* **Instructions to follow**:
Print the data exactly, leaving nothing out.

----

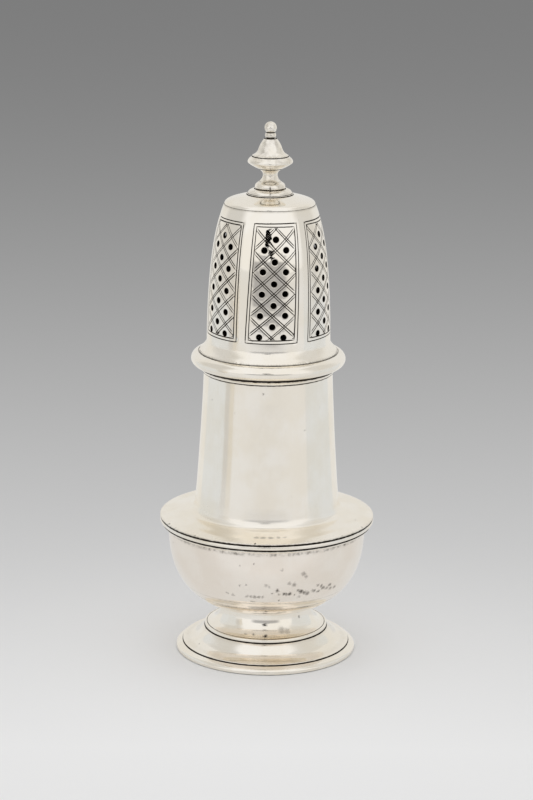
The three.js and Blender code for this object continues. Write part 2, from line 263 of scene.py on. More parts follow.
def silver(name, **changes):
    # old sterling silver, rubbed by hand for years: bright, softly waved by the hammer, black in the cuts
    look = {**silverLook, **changes}
    material, add = emptyMaterial(name)
    place = add("TexCoord").outputs["Object"]
    smooth = {"interpolation_type": "SMOOTHSTEP"}
    patches, grain, breakUp, hammer, blotches = [
        add("TexNoise", {"Vector": place, "Scale": 1 / (look[size] * mm), "Detail": detail,
                         "Roughness": rough})
        for size, detail, rough in (("patch", 4, 0.55), ("grainSize", 3, 0.6), ("breakSize", 4, 0.6),
                                    ("dentSize", 1, 0.3), ("blotchSize", 5, 0.7))]
    lines = add("Mapping", {"Vector": place, "Rotation": look["hairTurn"], "Scale": look["hairStretch"]})
    hair = add("TexNoise", {"Vector": lines, "Scale": 1 / (look["hairGap"] * mm), "Detail": 2})

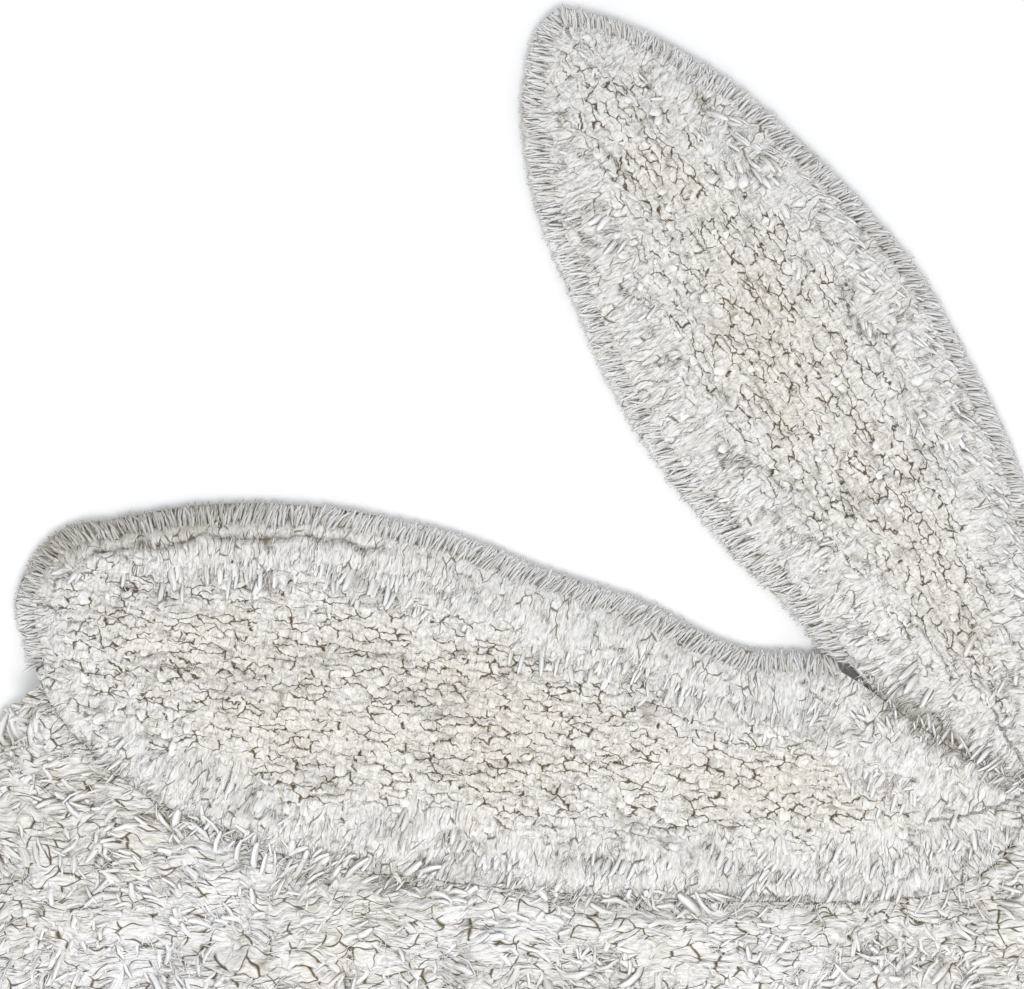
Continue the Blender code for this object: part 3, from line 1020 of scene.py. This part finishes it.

----

* **Answer below**:
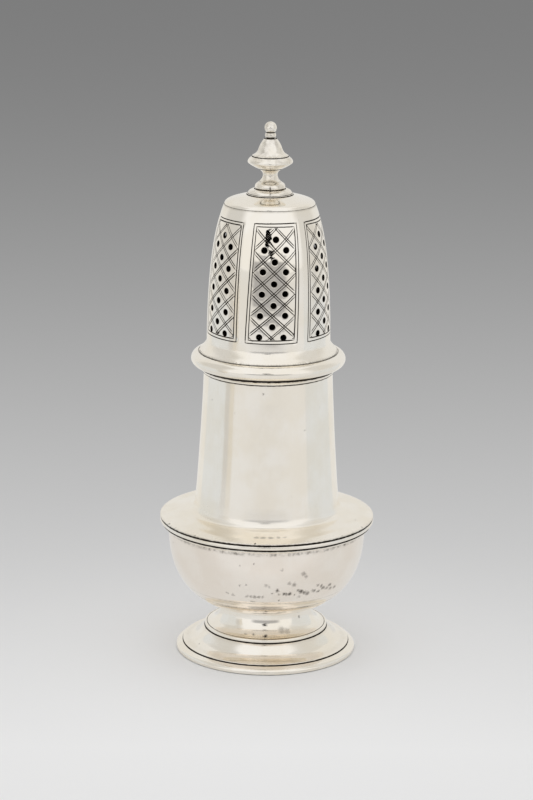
The three.js and Blender code for this object continues. Write part 2, from line 263 of scene.py on. More parts follow.
def silver(name, **changes):
    # old sterling silver, rubbed by hand for years: bright, softly waved by the hammer, black in the cuts
    look = {**silverLook, **changes}
    material, add = emptyMaterial(name)
    place = add("TexCoord").outputs["Object"]
    smooth = {"interpolation_type": "SMOOTHSTEP"}
    patches, grain, breakUp, hammer, blotches = [
        add("TexNoise", {"Vector": place, "Scale": 1 / (look[size] * mm), "Detail": detail,
                         "Roughness": rough})
        for size, detail, rough in (("patch", 4, 0.55), ("grainSize", 3, 0.6), ("breakSize", 4, 0.6),
                                    ("dentSize", 1, 0.3), ("blotchSize", 5, 0.7))]
    lines = add("Mapping", {"Vector": place, "Rotation": look["hairTurn"], "Scale": look["hairStretch"]})
    hair = add("TexNoise", {"Vector": lines, "Scale": 1 / (look["hairGap"] * mm), "Detail": 2})

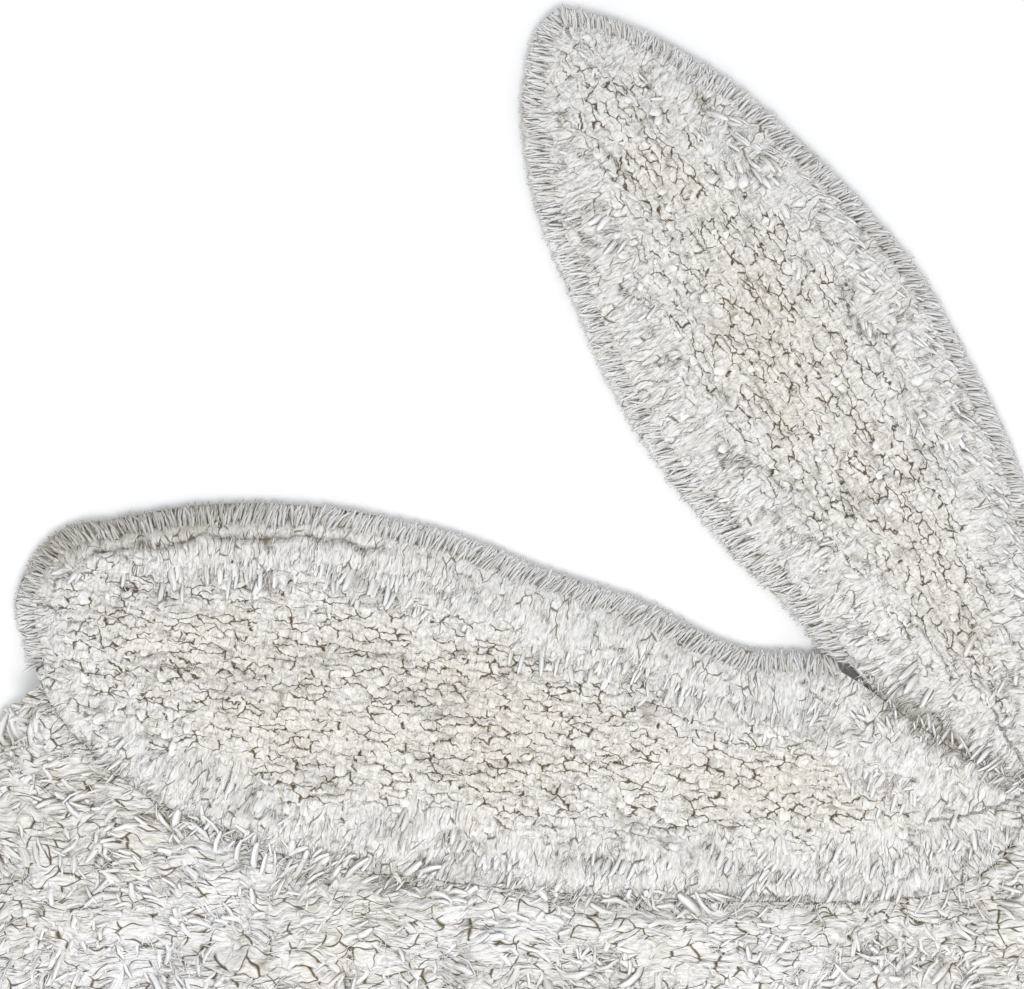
Continue the Blender code for this object: part 3, from line 1020 of scene.py. This part finishes it.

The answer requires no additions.